Task prompt:
Repeat exactly and only the lines from the line containing "Write part 2" through the line containing "-8, 38, 0.28, 0.5, 9.5)", both included.

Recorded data
--------------------------------------------------

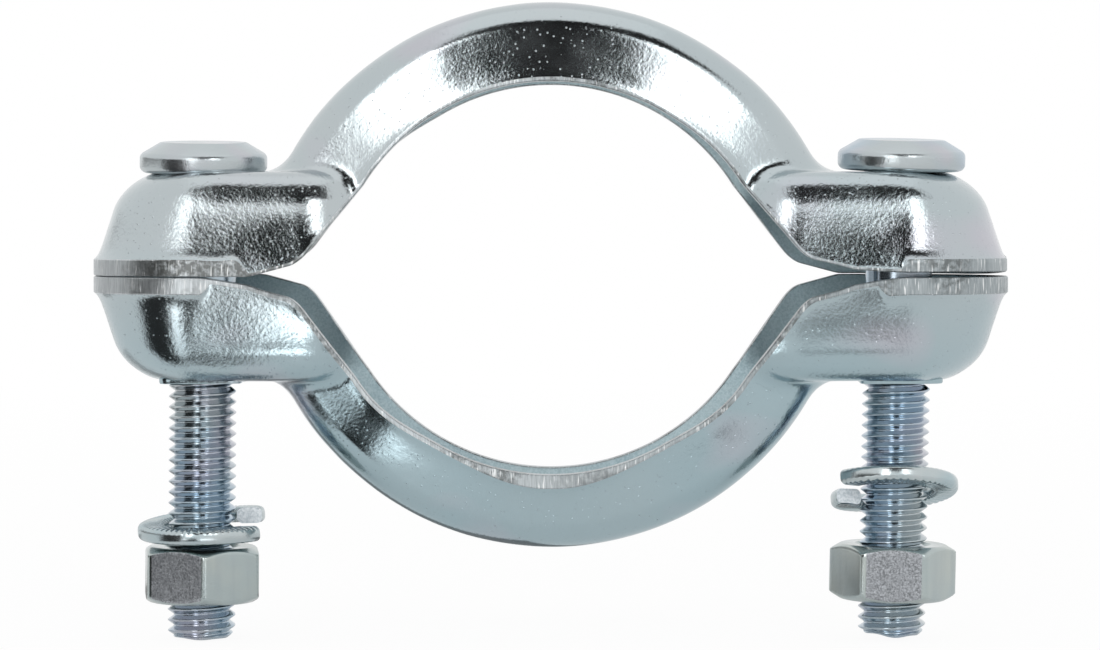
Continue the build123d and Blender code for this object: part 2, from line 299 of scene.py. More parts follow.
def rounded_corner(a, b, radius):
    """Distance from a solid bounded by faces at distances a and b, with a rounded corner:
    the length of the parts of a + radius and b + radius above zero, less the radius."""
    past = np.hypot(np.maximum(a + radius, 0), np.maximum(b + radius, 0))
    return np.minimum(np.maximum(a, b) + radius, 0) + past - radius


def run_together(a, b, width):
    """Distance from the union of two solids, filled in where a and b differ by less than
    width: the smaller one, less the square of what is missing over four widths."""
    near = np.maximum(width - np.abs(a - b), 0)
    return np.minimum(a, b) - near ** 2 / (4 * width)


def larger(a, b, width):
    """The larger of two values, rounded over a width, as run_together does it."""
    return -run_together(-a, -b, width)


def fade(value, start, end):
    """Nought up to start, one from end on, and an S curve between."""
    part = np.clip((value - start) / (end - start), 0, 1)
    return part * part * (3 - 2 * part)


def bell(value, middle, width):
    """Gaussian bump: the exponential of minus the square of the distance in widths."""
    return np.exp(-((value - middle) / width) ** 2)


def ringed(radius, turn, height):
    """Points at a radius and a turn about the upright axis, and at a height."""
    return np.stack(np.broadcast_arrays(radius * np.cos(turn), radius * np.sin(turn), height), -1)


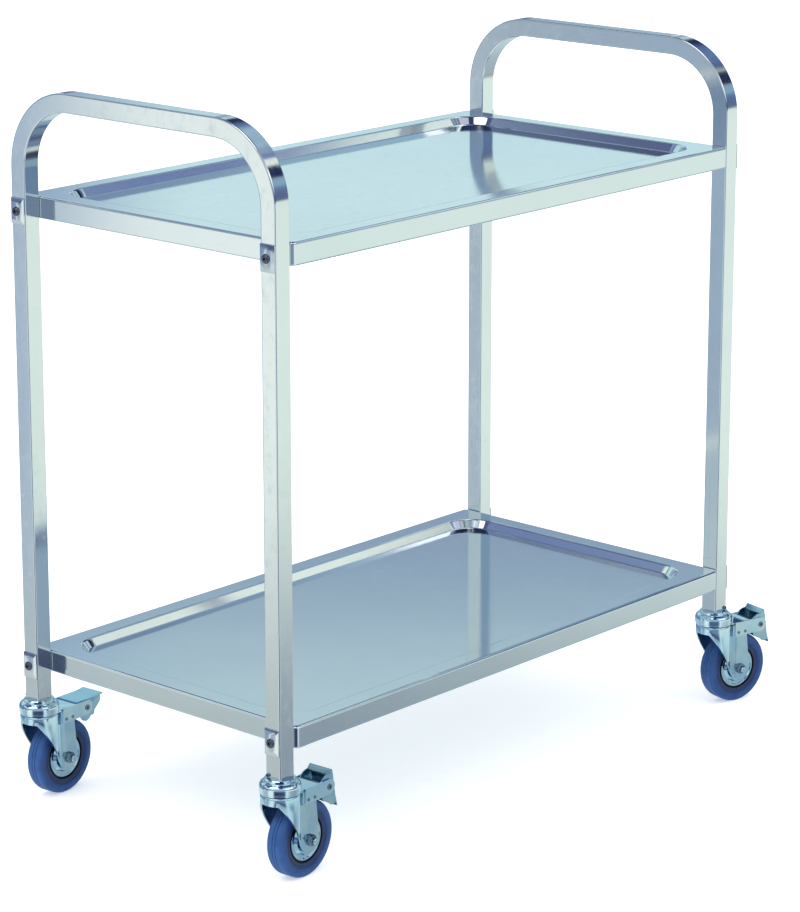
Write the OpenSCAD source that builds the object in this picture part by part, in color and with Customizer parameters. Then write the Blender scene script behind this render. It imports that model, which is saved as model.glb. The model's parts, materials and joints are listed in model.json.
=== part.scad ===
// Two-tier serving trolley of stainless steel: two bent tube frames, two pressed
// trays clamped between them, and four swivel castors with foot brakes.
// X runs along the trolley, Y across it and Z up from the floor.

/* [Overall] */
// Length over the two tube frames
cart_length = 916; // [650:1:1200]
// Depth over the posts
cart_depth = 462; // [360:1:700]
// Floor to the top of the handles
cart_height = 950; // [780:1:1150]
// Floor to the rim of the lower tray
lower_tray_z = 204; // [190:1:340]
// Floor to the rim of the upper tray
upper_tray_z = 808; // [480:1:860]

/* [Tube frames] */
// Width of the square tube
tube = 25; // [20:0.5:32]
// Wall of the tube
tube_wall = 1.2; // [1:0.1:2]
// Radius on the long edges of the tube
tube_edge = 2; // [1.5:0.1:3]
// Centre-line radius of the two bends under each handle
bend_radius = 90; // [60:1:120]

/* [Trays] */
// Sheet that the trays are pressed from
sheet = 1.2; // [0.8:0.1:2]
// How far the tray stands proud of the posts, front and back
tray_overhang = 3.4; // [0:0.1:10]
// Gap between the tray's ends and the posts
tray_gap = 0.1; // [0:0.1:1]
// Height of the tray's skirt
skirt_height = 29; // [26:0.5:50]
// Width of the hem folded in under the skirt
hem_width = 6; // [3:0.5:7]
// Corner radius of the tray, seen from above
tray_corner = 8; // [8:0.5:20]
// Outside radius of the bend from rim to skirt
rim_bend = 3; // [2:0.5:5]
// Flat rim round the recess
rim_width = 28; // [20:1:50]
// Depth of the recess
recess_depth = 11; // [5:0.5:11.5]
// How far the recess wall slopes inwards on its way down
recess_slope = 9; // [4:0.5:20]
// Corner radius of the recess, seen from above
recess_corner = 45; // [25:1:90]

/* [Clamps] */
// Width of a clamp plate
plate_width = 24; // [14:0.5:30]
// Height of a clamp plate
plate_height = 34; // [28:0.5:40]
// Thickness of a clamp plate
plate_wall = 1.5; // [1:0.1:2.5]
// How far the middle of the plate stands off the post
plate_dish = 2; // [1:0.1:4]
// Height of the sloping edge, top and bottom
plate_slope = 6; // [4:0.5:8]
// Width of the sloping edge on either side
plate_side_slope = 4; // [2:0.5:6]
// Shank of the clamp screws
screw_d = 6; // [5:0.5:6.5]
// Rim of the tray down to the clamp screws
screw_drop = 17; // [17:0.5:20]
// Diameter of the screw's button head
head_d = 12; // [10:0.5:14]
// Height of the screw's button head
head_h = 3.3; // [2.5:0.1:4]
// Width of the nut across its flats
nut_flats = 10; // [9:0.5:10.5]
// Height of the nut
nut_h = 5; // [4:0.5:6]

/* [Castor head] */
// Floor to the bottom of the posts
castor_height = 140; // [136:1:170]
// Diameter of the collar that the post stands on
collar_d = 39; // [36:0.5:44]
// Height of the collar
collar_h = 4; // [3:0.5:6]
// Height of the plug inside the post
plug_h = 40; // [25:1:80]
// Diameter of the domed cap over the ball race
cap_d = 52.4; // [50:0.2:60]
// Diameter of the king pin
king_pin_d = 12; // [10:0.5:14]
// Diameter of the balls
ball_d = 5; // [4:0.5:5.5]
// Number of balls in one race
ball_count = 16; // [8:1:18]
// Diameter of the hollow pin that locks the plug in the post
lock_pin_d = 5; // [4:0.5:6]

/* [Wheels] */
// Diameter of the wheel
wheel_d = 100; // [83:0.1:104]
// Width of the tyre
tyre_width = 25; // [20:0.5:28]
// Diameter of the steel discs
disc_d = 56; // [50:1:58]
// Width of the open groove between the discs and the tyre
disc_groove = 2.6; // [1:0.1:3]
// How far the wheel trails behind the swivel axis
trail = 36; // [32:0.5:42]
// Thread of the axle bolt
axle_d = 8; // [7:0.5:10]
// Outside diameter of the bearing sleeve on the axle
sleeve_d = 13; // [12.5:0.5:15]

/* [Fork] */
// Diameter of the fork's round head
fork_head_d = 50; // [48:0.5:54]
// Width over the fork's flat cheeks
fork_width = 36; // [34:0.1:44]
// Sheet that the fork is pressed from
fork_sheet = 2.5; // [2:0.1:3]
// Radius of the rounded end of each cheek
cheek_end_r = 16.5; // [13:0.5:18]

/* [Brake] */
// Sheet that the brake is pressed from
brake_sheet = 1.8; // [1.2:0.1:2]
// Depth of the brake bracket's sides
bracket_depth = 20; // [18:0.5:24]
// Swivel axis to the pedal's pivot
pivot_reach = 71; // [68:0.5:80]
// Diameter of the pedal's pivot
pivot_d = 6; // [5:0.5:7]
// Turn of the pedal between released and locked
pedal_throw = 80; // [60:1:85]

/* [Hidden] */
$fn = 96;
slack = 0.2;        // gap round parts that are assembled and stay put
running = 0.08;     // gap round a pin that something turns on
joint_gap = 0.5;    // gap between pieces that move past each other
overlap = 0.02;     // how far pieces of one solid run into each other
lap = 1;            // how far flat sheets of one pressing run over each other

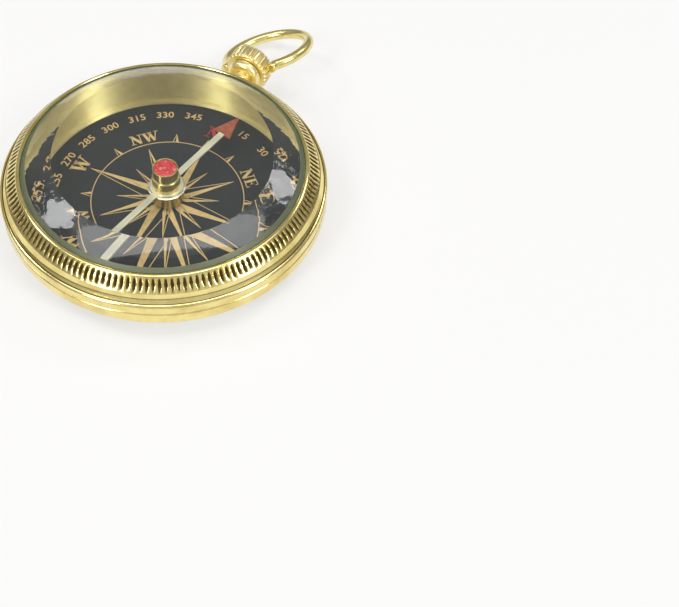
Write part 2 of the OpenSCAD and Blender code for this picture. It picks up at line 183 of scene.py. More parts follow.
softbox("overhead_softbox", -57, 91.0, 1.8, 0.385, 2.7)
softbox("left_lamp", -173, 46, 0.28, 0.28, 7.2)
softbox("right_lamp", 65, 40, 0.28, 0.26, 7.2)
softbox("front_left_softbox", -106, 38, 0.28, 0.5, 9.5)
softbox("front_right_softbox", -8, 38, 0.28, 0.5, 9.5)


# ------------------------------ Case back
# The back half of the case, spun and turned from brass sheet: a flat foot ring, a coned shoulder
# pressed with flutes, a smooth band and a bead at the seam, then polished all over.
def eased(corners, steps=3):
    """An outline whose corners (radius, height, rounding) are rounded where rounding is given."""
    points = []
    for i, corner in enumerate(corners):
        here = Vector(corner[:2])
        if len(corner) < 3 or not corner[2]:
            points.append(tuple(here))
            continue
        back = Vector(corners[i - 1][:2]) - here
        on = Vector(corners[(i + 1) % len(corners)][:2]) - here
        a, b = (here + way.normalized() * min(corner[2], way.length * 0.45) for way in (back, on))
        for k in range(steps + 1):
            t = k / steps
            points.append(tuple(a * (1 - t) ** 2 + here * 2 * t * (1 - t) + b * t ** 2))
    return points


def arc(centre, radius, start, end, steps=6):
    """Points round an arc, from angle start to end in degrees."""
    angles = [math.radians(start + (end - start) * i / steps) for i in range(steps + 1)]
    return [(centre[0] + radius * math.cos(angle), centre[1] + radius * math.sin(angle))
            for angle in angles]


def hollow(p, q, sag, steps=6):
    """Points from p to q that dip by sag, to the right of the way, at the middle."""
    p, q = Vector(p), Vector(q)
    side = Vector((q.y - p.y, p.x - q.x)).normalized()
    return [tuple(p.lerp(q, i / steps) + side * sag * 4 * (i / steps) * (1 - i / steps))
            for i in range(steps + 1)]


def finished(mesh, sharp):
    """Merges doubles, turns the faces outwards and shades smooth except at sharp edges."""
    shape = bmesh.new()
    shape.from_mesh(mesh)
    bmesh.ops.remove_doubles(shape, verts=shape.verts, dist=1e-7)
    bmesh.ops.recalc_face_normals(shape, faces=shape.faces)
    shape.to_mesh(mesh)
    shape.free()
    mesh.shade_smooth()
    mesh.set_sharp_from_angle(angle=math.radians(sharp))
    return mesh


def mesh_from(shape):
    """A mesh from a bmesh, which is freed."""
    mesh = bpy.data.meshes.new("shape")
    shape.to_mesh(mesh)
    shape.free()
    return mesh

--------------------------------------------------

Task answer:
Write part 2 of the OpenSCAD and Blender code for this picture. It picks up at line 183 of scene.py. More parts follow.
softbox("overhead_softbox", -57, 91.0, 1.8, 0.385, 2.7)
softbox("left_lamp", -173, 46, 0.28, 0.28, 7.2)
softbox("right_lamp", 65, 40, 0.28, 0.26, 7.2)
softbox("front_left_softbox", -106, 38, 0.28, 0.5, 9.5)
softbox("front_right_softbox", -8, 38, 0.28, 0.5, 9.5)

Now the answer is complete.